David fue un jajam, un sabio de la Torá. Su generosidad le impulsaba a compartir el conocimiento que adquiría día a día, lo que a su vez le llevó a convertirse en excelso moré, maestro. Sus clases y cursos, preparados con esmero, eran extraordinarios, e inspiraron a muchos, incluyéndome, a acercarse más al contenido de los libros sagrados. En sus shiurim, sesiones de estudio, David estimulaba la participación, aceptaba cualquier comentario, incluso los incisivos y se preocupaba por la comprensión de lo tratado. La prueba de ello era que las conclusiones solían salir de los oyentes, lo que le complacía enormemente.

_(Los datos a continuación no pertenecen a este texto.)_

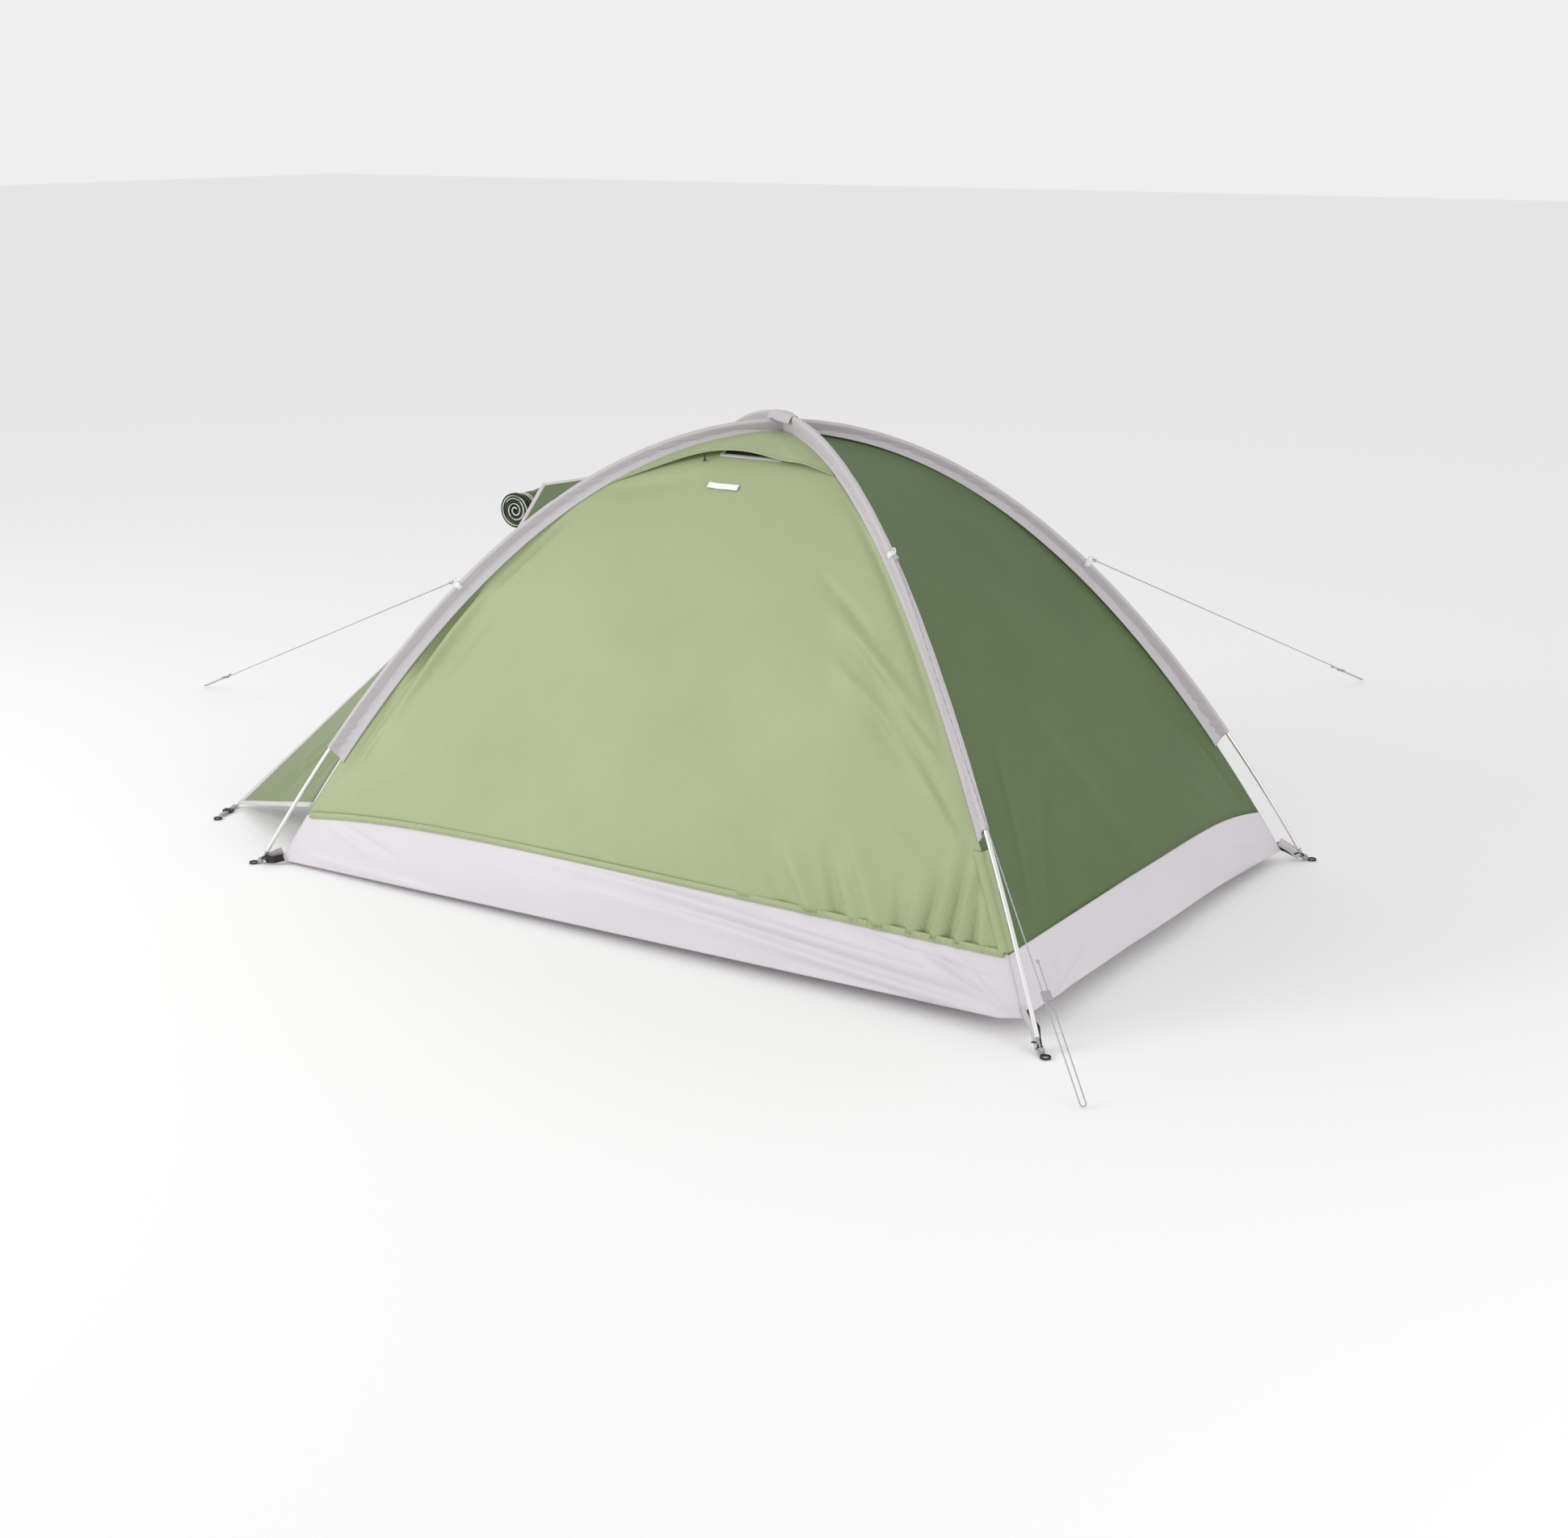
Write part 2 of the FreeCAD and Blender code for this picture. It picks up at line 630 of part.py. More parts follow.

David sostenía que el análisis a profundidad del Jumash, el Pentateuco, era fundamental para poder avanzar hacia otros niveles, y cuestionaba con respeto el estudio de la literatura que de él se deriva sin suficiente conocimiento de la fuente original.
La fe de David en Dios era absoluta y evidente, pues enfrentó todas las dificultades, incluso su última etapa de vida, con paciencia y optimismo. Desde que enfermó, tuve siempre presente la sesión de estudio dirigida por él años atrás sobre la parashá Ki Tisá. En ella, Dios perdona al pueblo de Israel el pecado del becerro de oro y renueva el pacto suscrito ahí, en el Monte Sinaí, días antes. A continuación el Creador revela a Moisés el profeta, en modo de clave, como nos hizo descubrir David en ese shiur, que en lo sucesivo las razones de Su proceder estarían ocultas a los ojos del hombre. Es por esto último que nunca sabremos por qué una persona íntegra y un judío integral como lo fue David dejó el mundo terrenal muy pronto, en nuestro limitado entendimiento, y solo nos corresponde aceptar y dar por acertado el juicio Divino.
Por casi tres décadas también compartí con David fiestas y alegrías, en compañía de su bella familia. Pido para su esposa Mazal, sus hijos Jacobo, Eli y Daniel, a quienes vi crecer, sus nueras y nietos, larga vida y pronto consuelo, con la convicción de que su amado David, quien fue mi amigo y mi maestro, descansa en Gan Eden junto con las almas justas de Israel.